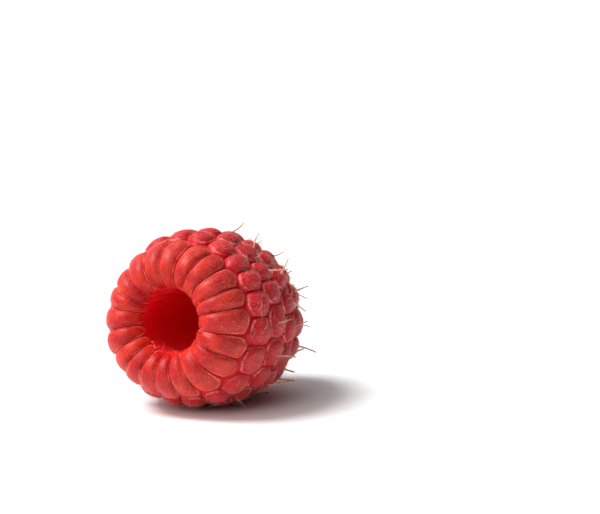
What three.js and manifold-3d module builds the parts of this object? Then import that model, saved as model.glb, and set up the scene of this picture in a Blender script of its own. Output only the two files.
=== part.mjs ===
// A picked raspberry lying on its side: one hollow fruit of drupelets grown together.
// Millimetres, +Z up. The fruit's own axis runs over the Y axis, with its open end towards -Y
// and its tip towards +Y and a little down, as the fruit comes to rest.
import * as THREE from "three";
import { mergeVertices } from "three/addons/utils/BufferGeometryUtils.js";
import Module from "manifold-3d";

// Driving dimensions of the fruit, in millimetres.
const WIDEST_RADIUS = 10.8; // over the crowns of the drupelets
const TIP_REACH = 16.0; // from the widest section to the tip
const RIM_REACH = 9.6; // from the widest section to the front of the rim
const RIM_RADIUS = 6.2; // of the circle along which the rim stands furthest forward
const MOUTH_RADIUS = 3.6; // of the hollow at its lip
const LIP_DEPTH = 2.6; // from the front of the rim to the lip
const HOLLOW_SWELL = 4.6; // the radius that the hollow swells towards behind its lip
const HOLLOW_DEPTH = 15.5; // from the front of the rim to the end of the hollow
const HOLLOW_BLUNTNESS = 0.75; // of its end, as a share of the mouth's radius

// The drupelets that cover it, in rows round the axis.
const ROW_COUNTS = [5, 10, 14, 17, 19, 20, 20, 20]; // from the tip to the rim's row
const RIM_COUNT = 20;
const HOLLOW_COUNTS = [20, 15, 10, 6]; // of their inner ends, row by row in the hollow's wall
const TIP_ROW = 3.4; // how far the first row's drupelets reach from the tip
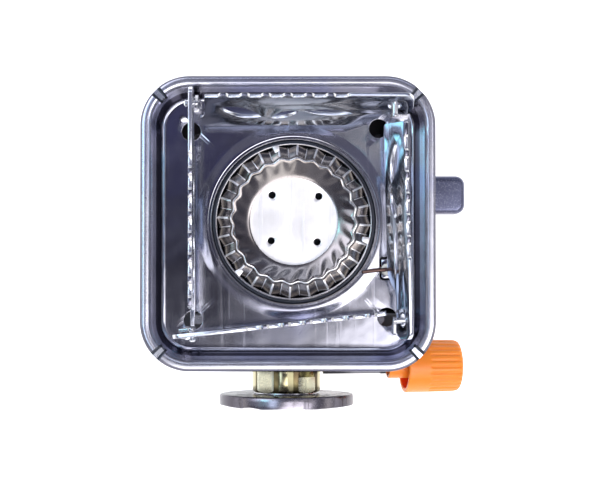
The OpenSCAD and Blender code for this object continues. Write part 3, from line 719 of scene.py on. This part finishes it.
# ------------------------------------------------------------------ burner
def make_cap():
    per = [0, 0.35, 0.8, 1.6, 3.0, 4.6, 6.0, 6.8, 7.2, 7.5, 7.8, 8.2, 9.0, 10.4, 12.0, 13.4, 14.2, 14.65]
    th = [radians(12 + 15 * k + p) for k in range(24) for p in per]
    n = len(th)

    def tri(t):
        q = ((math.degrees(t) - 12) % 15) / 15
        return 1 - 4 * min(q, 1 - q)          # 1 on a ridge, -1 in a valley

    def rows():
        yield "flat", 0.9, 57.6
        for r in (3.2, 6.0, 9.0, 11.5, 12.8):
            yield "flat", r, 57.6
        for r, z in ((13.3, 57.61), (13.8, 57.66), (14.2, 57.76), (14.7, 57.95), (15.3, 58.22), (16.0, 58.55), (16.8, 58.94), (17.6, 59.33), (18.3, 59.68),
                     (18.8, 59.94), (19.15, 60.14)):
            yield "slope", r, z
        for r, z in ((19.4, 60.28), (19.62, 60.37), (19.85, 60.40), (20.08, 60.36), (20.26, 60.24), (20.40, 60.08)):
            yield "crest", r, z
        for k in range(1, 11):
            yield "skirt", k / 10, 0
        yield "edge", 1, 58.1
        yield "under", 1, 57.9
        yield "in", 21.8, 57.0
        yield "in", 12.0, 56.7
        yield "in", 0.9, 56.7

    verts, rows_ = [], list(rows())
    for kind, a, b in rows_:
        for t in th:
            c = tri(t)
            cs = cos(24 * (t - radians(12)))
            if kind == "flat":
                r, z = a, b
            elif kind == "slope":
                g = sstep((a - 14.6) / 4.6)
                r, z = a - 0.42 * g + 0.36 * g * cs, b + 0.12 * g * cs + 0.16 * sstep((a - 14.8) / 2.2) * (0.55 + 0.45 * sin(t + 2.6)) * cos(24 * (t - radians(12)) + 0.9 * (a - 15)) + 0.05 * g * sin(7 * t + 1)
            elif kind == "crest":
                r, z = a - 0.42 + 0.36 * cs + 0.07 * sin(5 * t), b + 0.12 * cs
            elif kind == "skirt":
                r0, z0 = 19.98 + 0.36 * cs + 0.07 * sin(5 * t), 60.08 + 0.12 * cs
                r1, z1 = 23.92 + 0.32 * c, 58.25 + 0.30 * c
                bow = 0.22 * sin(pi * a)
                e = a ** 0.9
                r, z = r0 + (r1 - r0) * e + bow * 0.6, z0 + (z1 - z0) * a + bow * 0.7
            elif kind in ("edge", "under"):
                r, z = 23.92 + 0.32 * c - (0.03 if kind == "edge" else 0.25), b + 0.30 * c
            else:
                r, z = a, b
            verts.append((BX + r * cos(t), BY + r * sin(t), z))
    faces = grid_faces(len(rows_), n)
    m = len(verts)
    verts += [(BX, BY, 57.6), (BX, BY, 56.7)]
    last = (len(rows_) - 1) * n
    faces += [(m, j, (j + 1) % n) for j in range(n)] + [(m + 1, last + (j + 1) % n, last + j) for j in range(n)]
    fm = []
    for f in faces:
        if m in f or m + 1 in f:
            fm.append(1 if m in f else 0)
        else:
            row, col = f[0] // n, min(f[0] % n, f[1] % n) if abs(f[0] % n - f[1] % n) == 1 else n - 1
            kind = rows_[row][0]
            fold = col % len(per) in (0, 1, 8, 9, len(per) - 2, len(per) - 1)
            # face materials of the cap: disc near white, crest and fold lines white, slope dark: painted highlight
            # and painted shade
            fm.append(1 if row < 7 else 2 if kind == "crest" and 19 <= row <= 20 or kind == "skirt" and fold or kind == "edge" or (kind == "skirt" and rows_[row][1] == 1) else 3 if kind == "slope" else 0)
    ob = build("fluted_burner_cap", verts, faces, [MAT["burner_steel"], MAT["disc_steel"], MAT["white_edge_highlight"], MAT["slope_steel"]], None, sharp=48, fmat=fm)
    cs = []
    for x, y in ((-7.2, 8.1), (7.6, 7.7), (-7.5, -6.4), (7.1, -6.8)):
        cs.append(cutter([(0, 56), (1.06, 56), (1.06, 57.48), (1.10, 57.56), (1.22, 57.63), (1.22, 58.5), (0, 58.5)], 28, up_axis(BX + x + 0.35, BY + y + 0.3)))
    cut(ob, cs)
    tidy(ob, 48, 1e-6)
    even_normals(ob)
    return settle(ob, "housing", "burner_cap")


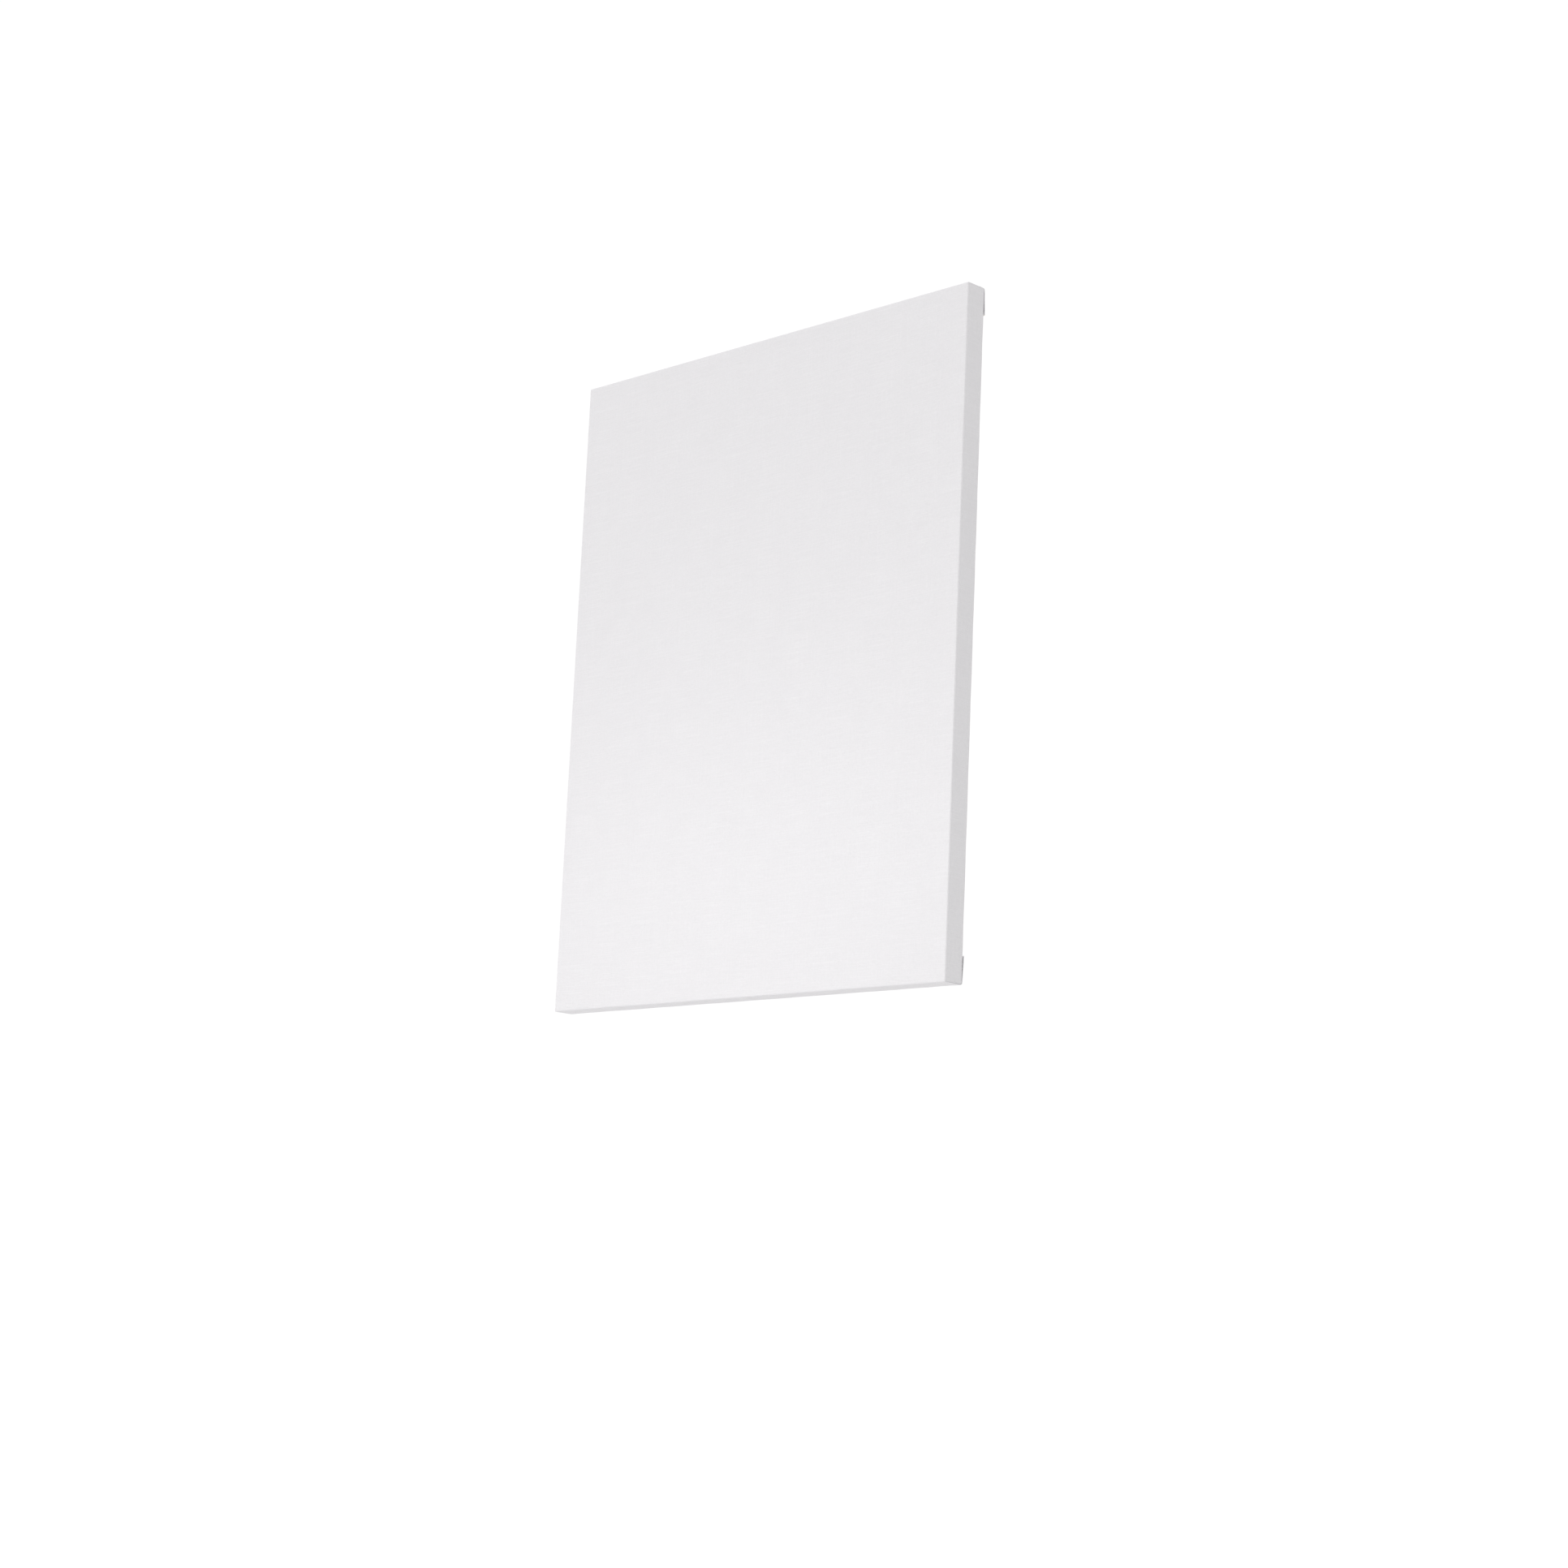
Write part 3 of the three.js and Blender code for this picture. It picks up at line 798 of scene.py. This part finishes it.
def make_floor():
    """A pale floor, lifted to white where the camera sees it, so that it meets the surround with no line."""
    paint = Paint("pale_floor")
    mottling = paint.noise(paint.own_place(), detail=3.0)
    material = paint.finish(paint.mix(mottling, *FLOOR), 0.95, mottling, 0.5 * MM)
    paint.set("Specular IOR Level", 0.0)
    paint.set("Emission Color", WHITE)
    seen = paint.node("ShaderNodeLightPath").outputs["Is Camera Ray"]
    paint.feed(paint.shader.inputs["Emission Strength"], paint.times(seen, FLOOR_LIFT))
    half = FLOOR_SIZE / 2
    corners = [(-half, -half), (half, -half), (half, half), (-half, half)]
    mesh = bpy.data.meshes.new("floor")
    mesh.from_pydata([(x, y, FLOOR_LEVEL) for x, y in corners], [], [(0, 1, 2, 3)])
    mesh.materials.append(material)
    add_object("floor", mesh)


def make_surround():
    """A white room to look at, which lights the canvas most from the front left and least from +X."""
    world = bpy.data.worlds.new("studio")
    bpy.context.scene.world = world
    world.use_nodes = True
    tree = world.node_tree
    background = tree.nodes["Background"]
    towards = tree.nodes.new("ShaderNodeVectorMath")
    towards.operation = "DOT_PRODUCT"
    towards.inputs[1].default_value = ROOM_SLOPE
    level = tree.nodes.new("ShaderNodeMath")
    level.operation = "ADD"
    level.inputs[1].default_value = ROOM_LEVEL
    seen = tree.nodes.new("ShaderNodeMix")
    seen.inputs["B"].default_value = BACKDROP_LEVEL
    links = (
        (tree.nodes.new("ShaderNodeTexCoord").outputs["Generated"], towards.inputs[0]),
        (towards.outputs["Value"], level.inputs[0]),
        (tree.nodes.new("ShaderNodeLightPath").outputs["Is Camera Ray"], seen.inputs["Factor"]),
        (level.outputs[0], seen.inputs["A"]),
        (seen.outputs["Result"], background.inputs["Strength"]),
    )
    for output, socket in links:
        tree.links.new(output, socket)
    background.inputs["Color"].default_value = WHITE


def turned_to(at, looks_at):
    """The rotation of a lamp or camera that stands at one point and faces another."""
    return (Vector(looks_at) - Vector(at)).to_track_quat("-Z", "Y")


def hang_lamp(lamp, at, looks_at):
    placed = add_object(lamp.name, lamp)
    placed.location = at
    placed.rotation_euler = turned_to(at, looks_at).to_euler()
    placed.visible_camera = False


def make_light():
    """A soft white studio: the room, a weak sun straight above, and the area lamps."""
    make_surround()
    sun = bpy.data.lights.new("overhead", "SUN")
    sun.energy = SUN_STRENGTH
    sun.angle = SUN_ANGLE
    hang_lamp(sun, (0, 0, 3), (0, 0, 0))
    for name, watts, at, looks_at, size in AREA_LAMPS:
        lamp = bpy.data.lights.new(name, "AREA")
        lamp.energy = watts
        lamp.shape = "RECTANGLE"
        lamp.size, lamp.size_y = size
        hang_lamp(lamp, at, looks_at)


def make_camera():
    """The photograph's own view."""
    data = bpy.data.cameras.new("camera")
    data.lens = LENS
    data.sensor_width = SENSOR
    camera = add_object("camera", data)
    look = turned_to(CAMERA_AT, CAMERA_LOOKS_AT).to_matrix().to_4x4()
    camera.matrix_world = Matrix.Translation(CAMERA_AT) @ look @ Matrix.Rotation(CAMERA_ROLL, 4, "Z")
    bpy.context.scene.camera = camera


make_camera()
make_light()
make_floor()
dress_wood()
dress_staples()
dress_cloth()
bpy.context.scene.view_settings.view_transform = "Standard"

■ Short problem ■
List the lines of the records where "manifold" occurs.

■ Answer to this problem ■
What three.js and manifold-3d module builds the parts of this object? Then import that model, saved as model.glb, and set up the scene of this picture in a Blender script of its own. Output only the two files.
import Module from "manifold-3d";